Goal ->
Word for word, retype every entry in the listing.

Entries provided ->
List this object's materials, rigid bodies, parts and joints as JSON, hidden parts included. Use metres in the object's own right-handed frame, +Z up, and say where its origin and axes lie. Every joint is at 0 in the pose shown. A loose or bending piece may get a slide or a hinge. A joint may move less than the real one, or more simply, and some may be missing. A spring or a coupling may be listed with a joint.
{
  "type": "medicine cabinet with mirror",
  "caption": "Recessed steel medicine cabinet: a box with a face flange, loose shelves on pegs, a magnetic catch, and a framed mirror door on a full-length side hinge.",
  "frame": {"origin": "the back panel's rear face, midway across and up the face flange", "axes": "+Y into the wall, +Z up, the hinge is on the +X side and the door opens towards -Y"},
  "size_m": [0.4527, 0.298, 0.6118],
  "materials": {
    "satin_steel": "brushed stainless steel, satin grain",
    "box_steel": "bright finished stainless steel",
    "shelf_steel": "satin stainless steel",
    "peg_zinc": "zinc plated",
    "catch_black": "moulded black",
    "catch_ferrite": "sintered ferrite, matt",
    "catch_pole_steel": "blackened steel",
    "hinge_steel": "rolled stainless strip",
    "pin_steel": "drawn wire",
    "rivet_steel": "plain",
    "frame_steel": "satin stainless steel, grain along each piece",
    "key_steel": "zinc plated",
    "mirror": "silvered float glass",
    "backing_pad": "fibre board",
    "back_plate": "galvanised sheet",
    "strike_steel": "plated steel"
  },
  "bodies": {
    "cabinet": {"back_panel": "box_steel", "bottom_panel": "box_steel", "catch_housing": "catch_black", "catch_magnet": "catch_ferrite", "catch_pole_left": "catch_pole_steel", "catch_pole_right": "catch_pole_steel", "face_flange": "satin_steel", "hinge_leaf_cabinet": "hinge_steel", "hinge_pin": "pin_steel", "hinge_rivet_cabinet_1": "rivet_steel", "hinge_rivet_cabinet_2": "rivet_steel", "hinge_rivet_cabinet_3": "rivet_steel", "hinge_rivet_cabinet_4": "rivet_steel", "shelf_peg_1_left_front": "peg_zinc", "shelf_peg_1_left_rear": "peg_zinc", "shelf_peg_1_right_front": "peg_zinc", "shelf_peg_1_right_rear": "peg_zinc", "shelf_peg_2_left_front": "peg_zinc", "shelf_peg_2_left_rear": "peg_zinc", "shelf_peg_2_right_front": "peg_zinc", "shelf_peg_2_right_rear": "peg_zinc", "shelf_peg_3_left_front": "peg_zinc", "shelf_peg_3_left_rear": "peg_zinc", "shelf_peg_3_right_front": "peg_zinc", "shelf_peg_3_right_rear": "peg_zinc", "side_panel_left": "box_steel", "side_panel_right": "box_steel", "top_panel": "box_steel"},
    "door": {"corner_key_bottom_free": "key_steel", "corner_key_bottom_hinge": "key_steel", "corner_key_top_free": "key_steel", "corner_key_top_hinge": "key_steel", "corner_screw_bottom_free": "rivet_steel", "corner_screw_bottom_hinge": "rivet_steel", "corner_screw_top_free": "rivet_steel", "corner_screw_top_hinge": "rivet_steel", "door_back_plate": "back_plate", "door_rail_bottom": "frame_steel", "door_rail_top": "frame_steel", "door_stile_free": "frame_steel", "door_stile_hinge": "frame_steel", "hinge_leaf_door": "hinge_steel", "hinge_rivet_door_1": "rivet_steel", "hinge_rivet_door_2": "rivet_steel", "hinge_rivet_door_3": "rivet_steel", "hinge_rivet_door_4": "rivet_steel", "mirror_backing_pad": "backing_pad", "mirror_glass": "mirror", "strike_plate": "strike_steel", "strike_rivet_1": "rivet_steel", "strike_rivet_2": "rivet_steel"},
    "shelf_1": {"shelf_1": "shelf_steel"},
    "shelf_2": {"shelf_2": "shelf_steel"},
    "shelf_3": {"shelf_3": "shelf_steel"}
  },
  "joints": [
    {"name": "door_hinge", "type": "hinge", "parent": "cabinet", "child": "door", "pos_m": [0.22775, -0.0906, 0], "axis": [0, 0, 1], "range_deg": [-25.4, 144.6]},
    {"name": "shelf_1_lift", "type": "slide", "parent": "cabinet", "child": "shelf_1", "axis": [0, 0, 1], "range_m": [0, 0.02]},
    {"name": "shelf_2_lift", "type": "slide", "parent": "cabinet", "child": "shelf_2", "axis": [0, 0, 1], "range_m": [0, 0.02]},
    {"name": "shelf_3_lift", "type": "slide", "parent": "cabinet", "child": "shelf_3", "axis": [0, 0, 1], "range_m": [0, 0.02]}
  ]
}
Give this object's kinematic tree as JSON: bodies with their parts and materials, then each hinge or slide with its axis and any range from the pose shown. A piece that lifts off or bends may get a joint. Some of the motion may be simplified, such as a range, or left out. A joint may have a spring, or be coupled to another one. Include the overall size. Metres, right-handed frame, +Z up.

Written reply ->
List this object's materials, rigid bodies, parts and joints as JSON, hidden parts included. Use metres in the object's own right-handed frame, +Z up, and say where its origin and axes lie. Every joint is at 0 in the pose shown. A loose or bending piece may get a slide or a hinge. A joint may move less than the real one, or more simply, and some may be missing. A spring or a coupling may be listed with a joint.
{
  "type": "medicine cabinet with mirror",
  "caption": "Recessed steel medicine cabinet: a box with a face flange, loose shelves on pegs, a magnetic catch, and a framed mirror door on a full-length side hinge.",
  "frame": {"origin": "the back panel's rear face, midway across and up the face flange", "axes": "+Y into the wall, +Z up, the hinge is on the +X side and the door opens towards -Y"},
  "size_m": [0.4527, 0.298, 0.6118],
  "materials": {
    "satin_steel": "brushed stainless steel, satin grain",
    "box_steel": "bright finished stainless steel",
    "shelf_steel": "satin stainless steel",
    "peg_zinc": "zinc plated",
    "catch_black": "moulded black",
    "catch_ferrite": "sintered ferrite, matt",
    "catch_pole_steel": "blackened steel",
    "hinge_steel": "rolled stainless strip",
    "pin_steel": "drawn wire",
    "rivet_steel": "plain",
    "frame_steel": "satin stainless steel, grain along each piece",
    "key_steel": "zinc plated",
    "mirror": "silvered float glass",
    "backing_pad": "fibre board",
    "back_plate": "galvanised sheet",
    "strike_steel": "plated steel"
  },
  "bodies": {
    "cabinet": {"back_panel": "box_steel", "bottom_panel": "box_steel", "catch_housing": "catch_black", "catch_magnet": "catch_ferrite", "catch_pole_left": "catch_pole_steel", "catch_pole_right": "catch_pole_steel", "face_flange": "satin_steel", "hinge_leaf_cabinet": "hinge_steel", "hinge_pin": "pin_steel", "hinge_rivet_cabinet_1": "rivet_steel", "hinge_rivet_cabinet_2": "rivet_steel", "hinge_rivet_cabinet_3": "rivet_steel", "hinge_rivet_cabinet_4": "rivet_steel", "shelf_peg_1_left_front": "peg_zinc", "shelf_peg_1_left_rear": "peg_zinc", "shelf_peg_1_right_front": "peg_zinc", "shelf_peg_1_right_rear": "peg_zinc", "shelf_peg_2_left_front": "peg_zinc", "shelf_peg_2_left_rear": "peg_zinc", "shelf_peg_2_right_front": "peg_zinc", "shelf_peg_2_right_rear": "peg_zinc", "shelf_peg_3_left_front": "peg_zinc", "shelf_peg_3_left_rear": "peg_zinc", "shelf_peg_3_right_front": "peg_zinc", "shelf_peg_3_right_rear": "peg_zinc", "side_panel_left": "box_steel", "side_panel_right": "box_steel", "top_panel": "box_steel"},
    "door": {"corner_key_bottom_free": "key_steel", "corner_key_bottom_hinge": "key_steel", "corner_key_top_free": "key_steel", "corner_key_top_hinge": "key_steel", "corner_screw_bottom_free": "rivet_steel", "corner_screw_bottom_hinge": "rivet_steel", "corner_screw_top_free": "rivet_steel", "corner_screw_top_hinge": "rivet_steel", "door_back_plate": "back_plate", "door_rail_bottom": "frame_steel", "door_rail_top": "frame_steel", "door_stile_free": "frame_steel", "door_stile_hinge": "frame_steel", "hinge_leaf_door": "hinge_steel", "hinge_rivet_door_1": "rivet_steel", "hinge_rivet_door_2": "rivet_steel", "hinge_rivet_door_3": "rivet_steel", "hinge_rivet_door_4": "rivet_steel", "mirror_backing_pad": "backing_pad", "mirror_glass": "mirror", "strike_plate": "strike_steel", "strike_rivet_1": "rivet_steel", "strike_rivet_2": "rivet_steel"},
    "shelf_1": {"shelf_1": "shelf_steel"},
    "shelf_2": {"shelf_2": "shelf_steel"},
    "shelf_3": {"shelf_3": "shelf_steel"}
  },
  "joints": [
    {"name": "door_hinge", "type": "hinge", "parent": "cabinet", "child": "door", "pos_m": [0.22775, -0.0906, 0], "axis": [0, 0, 1], "range_deg": [-25.4, 144.6]},
    {"name": "shelf_1_lift", "type": "slide", "parent": "cabinet", "child": "shelf_1", "axis": [0, 0, 1], "range_m": [0, 0.02]},
    {"name": "shelf_2_lift", "type": "slide", "parent": "cabinet", "child": "shelf_2", "axis": [0, 0, 1], "range_m": [0, 0.02]},
    {"name": "shelf_3_lift", "type": "slide", "parent": "cabinet", "child": "shelf_3", "axis": [0, 0, 1], "range_m": [0, 0.02]}
  ]
}
Give this object's kinematic tree as JSON: bodies with their parts and materials, then each hinge or slide with its axis and any range from the pose shown. A piece that lifts off or bends may get a joint. Some of the motion may be simplified, such as a range, or left out. A joint may have a spring, or be coupled to another one. Include the overall size. Metres, right-handed frame, +Z up.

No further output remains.